It's been up since August of 07, but I haven't completely stopped planting it.



bobberly1 said:


> Wow, beautiful tank, What are you planning on putting in it?


It has had Bastimentos for a year now. 



ChrisK said:


> That's crazy, can you post a full tank shot from the outside?


I would post a shot, but it doesn't look like much from far away, plus there is duct tape holding the door on... 

Cheers,
Mike


----------



## melas (Oct 24, 2007)

I want to see the evolution of the epoxy tree buttress . . .


----------



## xm41907 (Nov 26, 2007)

I'll second that. Have you done anymore since the last MADS meeting?


----------



## ChrisK (Oct 28, 2008)

roxrgneiss said:


> I would post a shot, but it doesn't look like much from far away, plus there is duct tape holding the door on...
> 
> Cheers,
> Mike


oh ok haha, what are the dimensions?


----------



## roxrgneiss (Sep 30, 2007)

melas said:


> I want to see the evolution of the epoxy tree buttress . . .





xm41907 said:


> I'll second that. Have you done anymore since the last MADS meeting?

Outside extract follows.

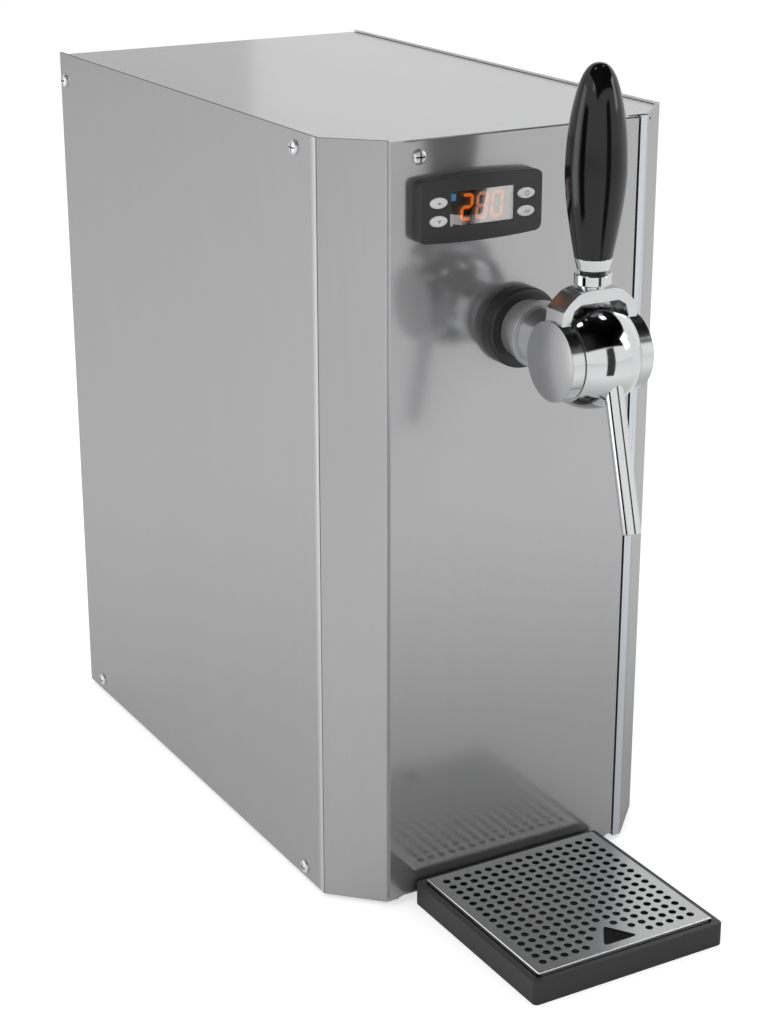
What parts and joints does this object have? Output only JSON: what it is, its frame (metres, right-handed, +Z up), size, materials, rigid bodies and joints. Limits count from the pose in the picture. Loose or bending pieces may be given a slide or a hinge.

Hahaha! You guys are gonna have to wait on that! I never imagined it would take me this long to complete (I've been working on it since August), but it should be worth the effort in the end.  I hope to have it finished shortly after Xmas, maybe as late as mid-Feb. 



ChrisK said:


> oh ok haha, what are the dimensions?


It's roughly a 20" cube. 


Mike


----------



## Julio (Oct 8, 2007)

what are the dimensions?


----------



## morselchip (Jul 17, 2008)

So 20x20x20? It looks so much bigger than that! It's amazing how much difference that added depth makes as opposed to a regular shallow fish tank. I have even noticed the difference in my 50gal breeder (with fish).


----------



## Corpus Callosum (Apr 7, 2007)

Mike, I hope you won't mind if I offer some criticism so we can think about other aspects of design. I'm not to happy about the way the tank looks mainly because there are too many different plants in the tank and it looks congested and unnatural. But I'm glad you posted it because it goes back to the original post about the "evolving" terrarium. When I first started vivariums, I'd do the landscape and as time would move on I'd just keep adding plants as I got them. Bad habits die hard so of course I'm still doing this, but the direction I am trying to shift in is to instead use fewer species but multiples of the same plant. This way you can create a more natural look with clusters of the same type of plant. Maybe pick one ground cover, 2-3 plants you'd want scattered along the ground, and then some some species you'd like to see mounted, so in the end it is just as densely planted and grown in but more uniform in appearance.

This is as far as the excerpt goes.